• _SET EXERCISE_
Only the lines from the start of the material through the line containing "ROD_TIP = 1.0680" are to be extracted, exactly as they appear.

• _RECORDS FOR THE TASK_
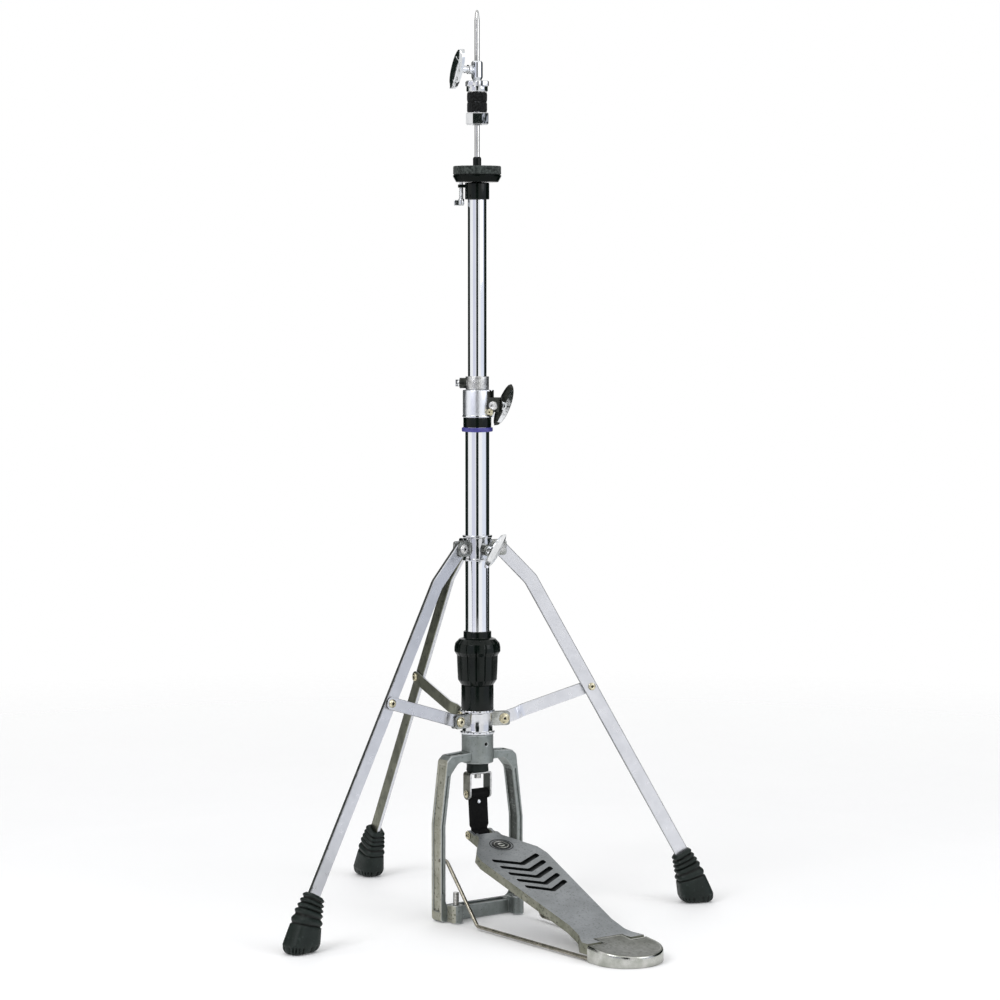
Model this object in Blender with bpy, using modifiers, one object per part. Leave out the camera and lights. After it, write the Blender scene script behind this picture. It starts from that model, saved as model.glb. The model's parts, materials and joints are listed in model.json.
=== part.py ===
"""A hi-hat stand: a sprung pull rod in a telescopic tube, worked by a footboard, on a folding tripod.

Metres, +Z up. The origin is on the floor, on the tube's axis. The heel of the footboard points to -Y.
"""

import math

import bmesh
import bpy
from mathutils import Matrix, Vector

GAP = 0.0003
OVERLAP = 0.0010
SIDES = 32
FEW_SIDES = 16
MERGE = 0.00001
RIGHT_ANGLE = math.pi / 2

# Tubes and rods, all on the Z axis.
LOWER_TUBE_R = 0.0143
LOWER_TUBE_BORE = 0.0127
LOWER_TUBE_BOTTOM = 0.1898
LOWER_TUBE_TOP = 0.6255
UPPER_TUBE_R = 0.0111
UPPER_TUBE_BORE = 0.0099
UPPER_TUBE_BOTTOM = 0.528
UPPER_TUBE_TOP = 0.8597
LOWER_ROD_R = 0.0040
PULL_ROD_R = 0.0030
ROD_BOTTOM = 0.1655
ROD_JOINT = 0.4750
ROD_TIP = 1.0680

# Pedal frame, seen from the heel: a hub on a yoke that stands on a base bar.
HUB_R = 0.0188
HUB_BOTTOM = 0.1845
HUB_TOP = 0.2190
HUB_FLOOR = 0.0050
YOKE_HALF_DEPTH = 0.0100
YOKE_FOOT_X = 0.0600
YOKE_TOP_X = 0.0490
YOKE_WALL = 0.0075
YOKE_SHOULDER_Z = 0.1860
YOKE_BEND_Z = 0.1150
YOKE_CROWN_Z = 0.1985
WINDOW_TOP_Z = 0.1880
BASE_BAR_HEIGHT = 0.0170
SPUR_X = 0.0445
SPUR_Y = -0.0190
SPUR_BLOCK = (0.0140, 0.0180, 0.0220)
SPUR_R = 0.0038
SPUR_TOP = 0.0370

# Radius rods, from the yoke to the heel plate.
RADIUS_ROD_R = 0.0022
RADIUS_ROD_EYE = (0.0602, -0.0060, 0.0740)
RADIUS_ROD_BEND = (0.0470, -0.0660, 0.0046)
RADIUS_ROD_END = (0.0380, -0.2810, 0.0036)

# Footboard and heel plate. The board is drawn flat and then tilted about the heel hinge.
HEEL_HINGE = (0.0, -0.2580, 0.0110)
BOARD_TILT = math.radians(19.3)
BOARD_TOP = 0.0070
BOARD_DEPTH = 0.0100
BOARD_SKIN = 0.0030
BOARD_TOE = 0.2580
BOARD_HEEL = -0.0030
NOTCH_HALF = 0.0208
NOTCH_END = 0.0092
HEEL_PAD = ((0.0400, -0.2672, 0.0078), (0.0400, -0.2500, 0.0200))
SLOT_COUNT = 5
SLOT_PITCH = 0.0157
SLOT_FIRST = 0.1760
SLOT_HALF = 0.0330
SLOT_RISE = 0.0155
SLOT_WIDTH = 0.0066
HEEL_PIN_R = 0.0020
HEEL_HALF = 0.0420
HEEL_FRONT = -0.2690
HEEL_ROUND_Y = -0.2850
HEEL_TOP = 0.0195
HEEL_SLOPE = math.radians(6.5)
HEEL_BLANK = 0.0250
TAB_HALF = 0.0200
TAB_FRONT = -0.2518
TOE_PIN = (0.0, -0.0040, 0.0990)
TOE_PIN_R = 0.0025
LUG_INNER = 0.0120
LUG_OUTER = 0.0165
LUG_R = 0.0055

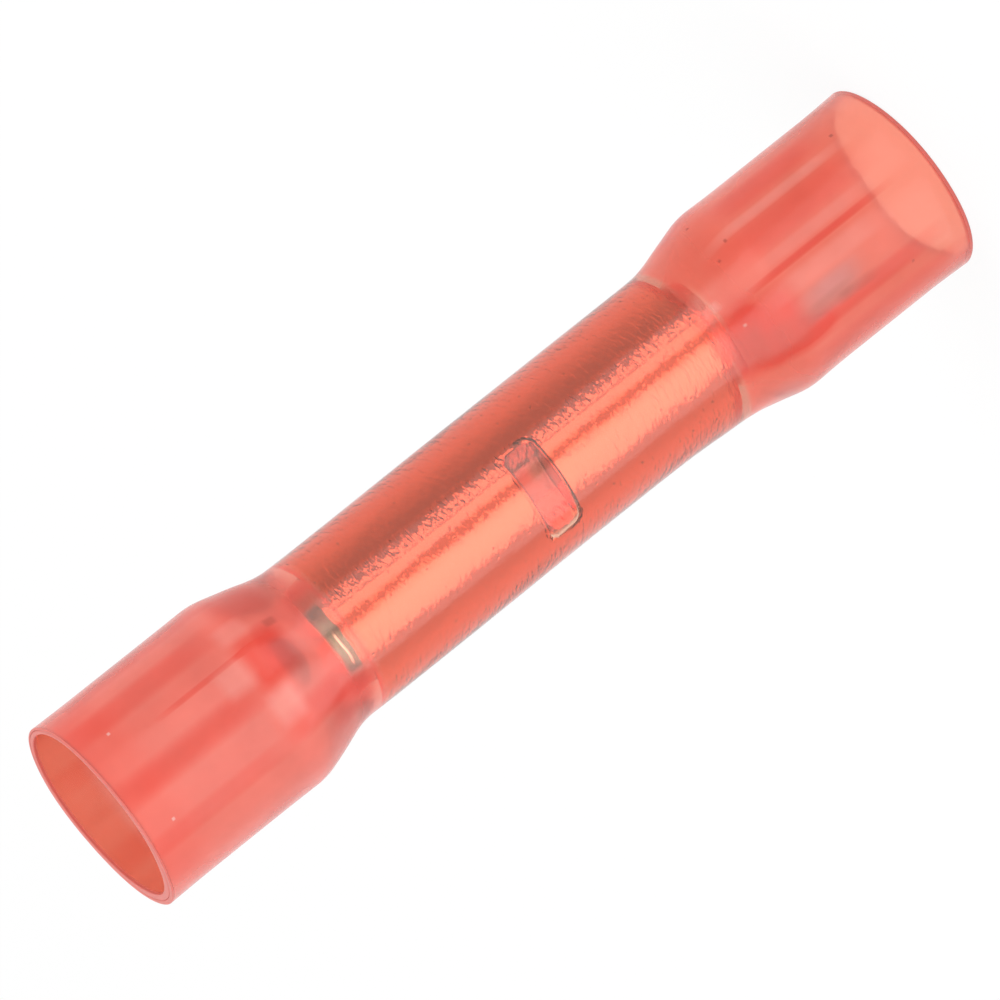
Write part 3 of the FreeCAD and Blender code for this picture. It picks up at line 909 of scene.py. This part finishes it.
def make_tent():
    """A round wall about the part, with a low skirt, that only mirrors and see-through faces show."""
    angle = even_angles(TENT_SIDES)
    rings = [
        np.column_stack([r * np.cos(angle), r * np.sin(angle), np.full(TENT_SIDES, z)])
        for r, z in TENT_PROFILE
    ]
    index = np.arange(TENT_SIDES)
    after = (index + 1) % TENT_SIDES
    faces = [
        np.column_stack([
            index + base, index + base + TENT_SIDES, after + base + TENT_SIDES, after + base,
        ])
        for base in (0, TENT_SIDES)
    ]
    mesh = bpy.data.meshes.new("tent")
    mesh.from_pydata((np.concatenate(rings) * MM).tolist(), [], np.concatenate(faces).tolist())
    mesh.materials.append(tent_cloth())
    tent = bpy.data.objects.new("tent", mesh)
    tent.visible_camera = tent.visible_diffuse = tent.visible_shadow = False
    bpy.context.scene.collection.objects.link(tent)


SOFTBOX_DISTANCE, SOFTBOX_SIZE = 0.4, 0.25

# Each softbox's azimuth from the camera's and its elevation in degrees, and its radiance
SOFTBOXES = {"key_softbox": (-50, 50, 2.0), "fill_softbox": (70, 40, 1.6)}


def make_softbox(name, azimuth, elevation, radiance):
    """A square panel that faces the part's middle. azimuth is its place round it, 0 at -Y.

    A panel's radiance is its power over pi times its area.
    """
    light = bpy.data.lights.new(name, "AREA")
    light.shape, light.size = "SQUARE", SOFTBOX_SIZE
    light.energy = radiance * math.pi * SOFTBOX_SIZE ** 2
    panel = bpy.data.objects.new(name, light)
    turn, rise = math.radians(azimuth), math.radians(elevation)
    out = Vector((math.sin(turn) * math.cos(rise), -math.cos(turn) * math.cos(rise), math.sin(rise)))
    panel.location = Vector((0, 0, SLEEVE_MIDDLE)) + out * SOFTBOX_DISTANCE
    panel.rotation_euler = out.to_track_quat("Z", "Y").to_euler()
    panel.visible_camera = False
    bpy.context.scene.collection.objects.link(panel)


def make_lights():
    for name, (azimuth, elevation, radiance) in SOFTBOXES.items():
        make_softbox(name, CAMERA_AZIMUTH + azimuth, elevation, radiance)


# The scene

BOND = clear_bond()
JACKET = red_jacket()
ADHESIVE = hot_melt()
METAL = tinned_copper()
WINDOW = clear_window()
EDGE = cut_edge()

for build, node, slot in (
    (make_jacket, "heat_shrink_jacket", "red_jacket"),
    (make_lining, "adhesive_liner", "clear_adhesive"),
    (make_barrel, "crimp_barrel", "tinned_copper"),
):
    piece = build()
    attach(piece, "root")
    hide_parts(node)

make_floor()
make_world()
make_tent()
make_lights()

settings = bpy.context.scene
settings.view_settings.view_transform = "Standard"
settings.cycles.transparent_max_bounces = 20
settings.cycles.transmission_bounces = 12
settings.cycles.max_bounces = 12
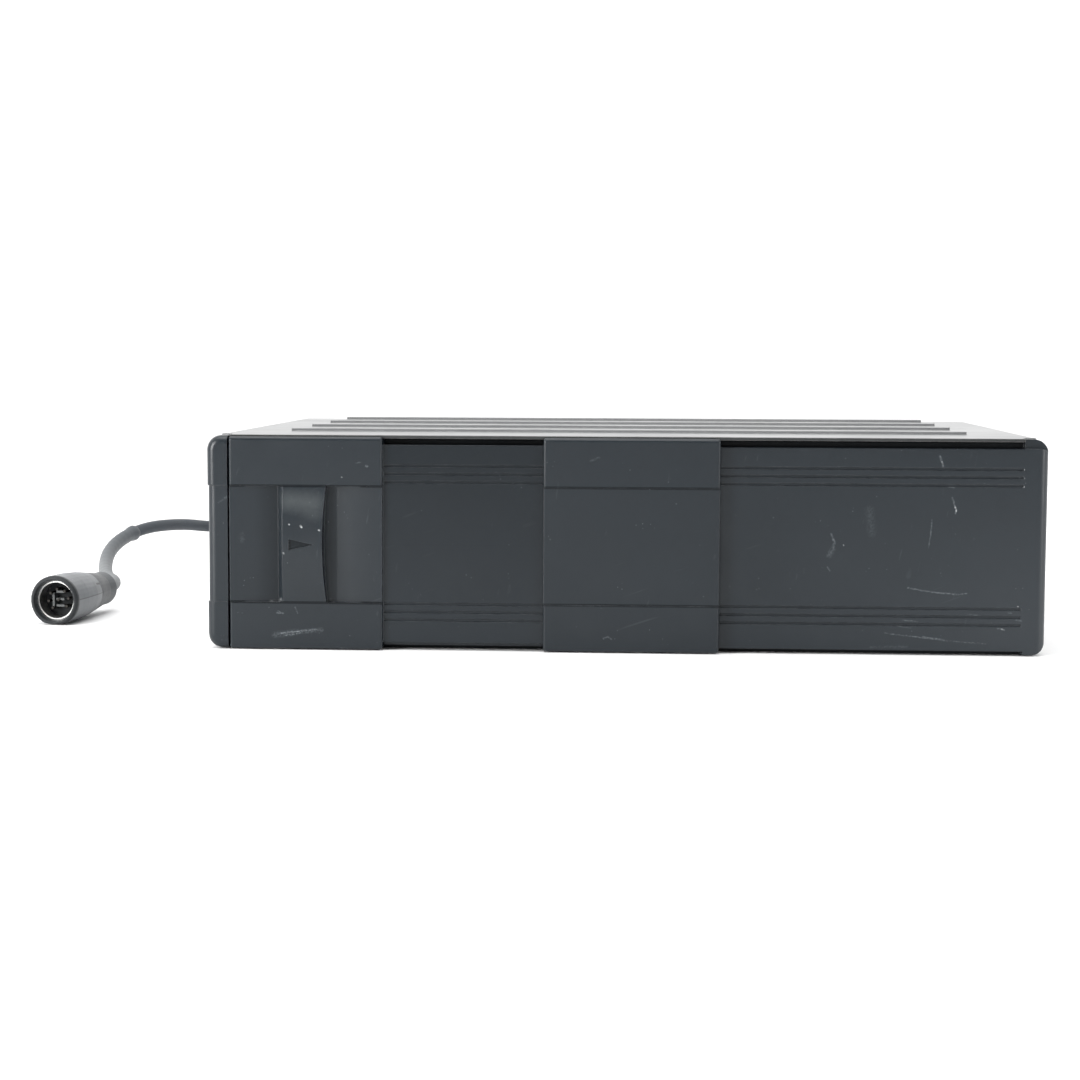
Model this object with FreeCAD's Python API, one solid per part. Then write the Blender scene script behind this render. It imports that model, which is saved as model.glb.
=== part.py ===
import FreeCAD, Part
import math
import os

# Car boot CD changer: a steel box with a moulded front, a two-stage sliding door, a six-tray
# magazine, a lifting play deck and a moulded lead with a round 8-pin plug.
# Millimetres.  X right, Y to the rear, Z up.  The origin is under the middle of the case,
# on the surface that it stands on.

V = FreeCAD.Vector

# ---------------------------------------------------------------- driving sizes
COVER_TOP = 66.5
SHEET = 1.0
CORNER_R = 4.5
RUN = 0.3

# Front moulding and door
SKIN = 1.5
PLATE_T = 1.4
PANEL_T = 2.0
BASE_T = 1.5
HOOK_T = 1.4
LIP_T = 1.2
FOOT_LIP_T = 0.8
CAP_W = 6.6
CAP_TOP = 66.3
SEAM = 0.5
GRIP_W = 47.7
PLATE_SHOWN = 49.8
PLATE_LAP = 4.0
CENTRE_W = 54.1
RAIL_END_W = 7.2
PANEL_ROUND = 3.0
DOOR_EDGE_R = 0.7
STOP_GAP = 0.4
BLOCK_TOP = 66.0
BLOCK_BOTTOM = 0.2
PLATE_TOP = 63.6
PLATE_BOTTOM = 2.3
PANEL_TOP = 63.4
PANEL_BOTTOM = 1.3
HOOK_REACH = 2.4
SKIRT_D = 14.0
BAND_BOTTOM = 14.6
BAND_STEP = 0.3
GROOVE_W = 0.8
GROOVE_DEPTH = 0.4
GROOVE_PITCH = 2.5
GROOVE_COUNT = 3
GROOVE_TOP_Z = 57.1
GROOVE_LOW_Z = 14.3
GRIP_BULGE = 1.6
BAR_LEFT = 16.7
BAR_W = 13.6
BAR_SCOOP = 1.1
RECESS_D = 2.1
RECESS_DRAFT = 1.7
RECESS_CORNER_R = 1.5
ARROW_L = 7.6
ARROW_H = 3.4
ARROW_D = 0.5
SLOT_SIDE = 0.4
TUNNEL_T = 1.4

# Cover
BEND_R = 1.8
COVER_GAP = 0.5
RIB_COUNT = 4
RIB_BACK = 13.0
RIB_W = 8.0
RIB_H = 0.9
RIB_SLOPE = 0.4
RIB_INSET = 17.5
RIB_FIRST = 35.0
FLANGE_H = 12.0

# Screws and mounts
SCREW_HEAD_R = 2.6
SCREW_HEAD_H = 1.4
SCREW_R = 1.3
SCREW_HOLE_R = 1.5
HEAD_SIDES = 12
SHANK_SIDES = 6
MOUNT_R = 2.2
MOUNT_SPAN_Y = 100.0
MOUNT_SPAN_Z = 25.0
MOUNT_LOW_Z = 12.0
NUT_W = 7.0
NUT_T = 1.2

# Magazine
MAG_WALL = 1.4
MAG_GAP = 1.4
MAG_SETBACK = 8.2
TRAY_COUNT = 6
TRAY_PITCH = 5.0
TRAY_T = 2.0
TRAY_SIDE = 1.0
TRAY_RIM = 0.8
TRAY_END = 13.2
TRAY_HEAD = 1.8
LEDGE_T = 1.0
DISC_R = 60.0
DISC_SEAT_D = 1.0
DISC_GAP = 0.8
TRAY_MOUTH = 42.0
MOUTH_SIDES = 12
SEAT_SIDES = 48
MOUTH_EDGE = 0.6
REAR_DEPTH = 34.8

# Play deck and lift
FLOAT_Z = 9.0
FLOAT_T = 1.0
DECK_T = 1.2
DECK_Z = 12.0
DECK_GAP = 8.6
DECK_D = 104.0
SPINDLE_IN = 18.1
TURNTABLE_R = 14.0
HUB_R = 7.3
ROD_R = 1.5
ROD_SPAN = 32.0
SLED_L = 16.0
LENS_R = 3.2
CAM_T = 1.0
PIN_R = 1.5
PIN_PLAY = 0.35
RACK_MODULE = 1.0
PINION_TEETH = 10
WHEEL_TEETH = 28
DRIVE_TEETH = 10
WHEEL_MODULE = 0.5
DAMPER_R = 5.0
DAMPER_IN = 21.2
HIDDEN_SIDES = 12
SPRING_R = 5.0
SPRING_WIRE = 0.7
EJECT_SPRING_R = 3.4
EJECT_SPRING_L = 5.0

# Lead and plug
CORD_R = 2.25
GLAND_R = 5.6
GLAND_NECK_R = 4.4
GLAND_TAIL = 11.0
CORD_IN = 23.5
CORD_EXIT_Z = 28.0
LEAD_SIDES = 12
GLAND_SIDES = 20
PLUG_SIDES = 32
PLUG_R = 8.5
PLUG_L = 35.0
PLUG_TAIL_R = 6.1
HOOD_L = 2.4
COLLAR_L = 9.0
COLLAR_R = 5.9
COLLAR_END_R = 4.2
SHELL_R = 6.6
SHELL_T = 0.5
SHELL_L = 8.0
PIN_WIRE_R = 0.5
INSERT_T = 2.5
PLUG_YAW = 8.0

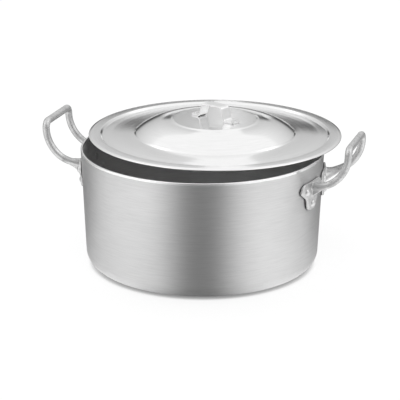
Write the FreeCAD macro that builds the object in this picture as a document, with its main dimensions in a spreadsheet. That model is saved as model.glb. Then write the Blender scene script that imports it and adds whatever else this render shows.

• _REPLY TO THE EXERCISE_
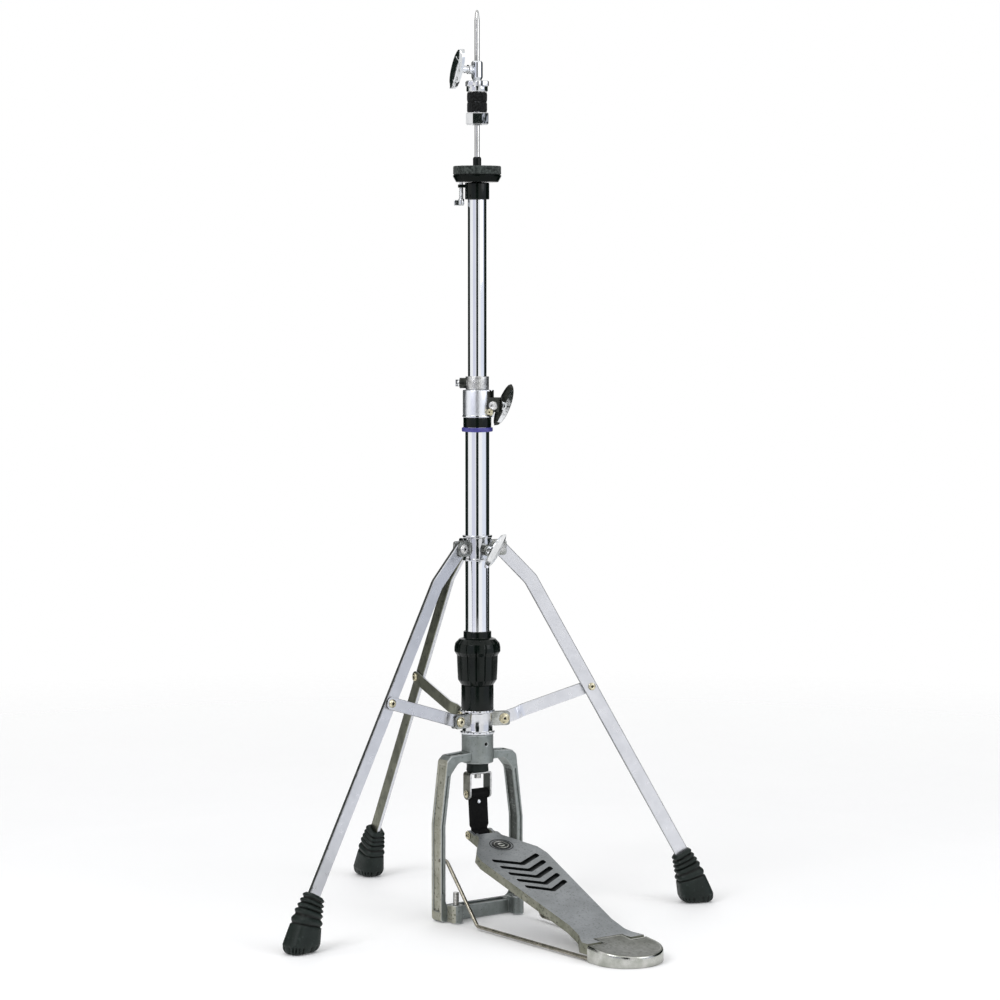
Model this object in Blender with bpy, using modifiers, one object per part. Leave out the camera and lights. After it, write the Blender scene script behind this picture. It starts from that model, saved as model.glb. The model's parts, materials and joints are listed in model.json.
=== part.py ===
"""A hi-hat stand: a sprung pull rod in a telescopic tube, worked by a footboard, on a folding tripod.

Metres, +Z up. The origin is on the floor, on the tube's axis. The heel of the footboard points to -Y.
"""

import math

import bmesh
import bpy
from mathutils import Matrix, Vector

GAP = 0.0003
OVERLAP = 0.0010
SIDES = 32
FEW_SIDES = 16
MERGE = 0.00001
RIGHT_ANGLE = math.pi / 2

# Tubes and rods, all on the Z axis.
LOWER_TUBE_R = 0.0143
LOWER_TUBE_BORE = 0.0127
LOWER_TUBE_BOTTOM = 0.1898
LOWER_TUBE_TOP = 0.6255
UPPER_TUBE_R = 0.0111
UPPER_TUBE_BORE = 0.0099
UPPER_TUBE_BOTTOM = 0.528
UPPER_TUBE_TOP = 0.8597
LOWER_ROD_R = 0.0040
PULL_ROD_R = 0.0030
ROD_BOTTOM = 0.1655
ROD_JOINT = 0.4750
ROD_TIP = 1.0680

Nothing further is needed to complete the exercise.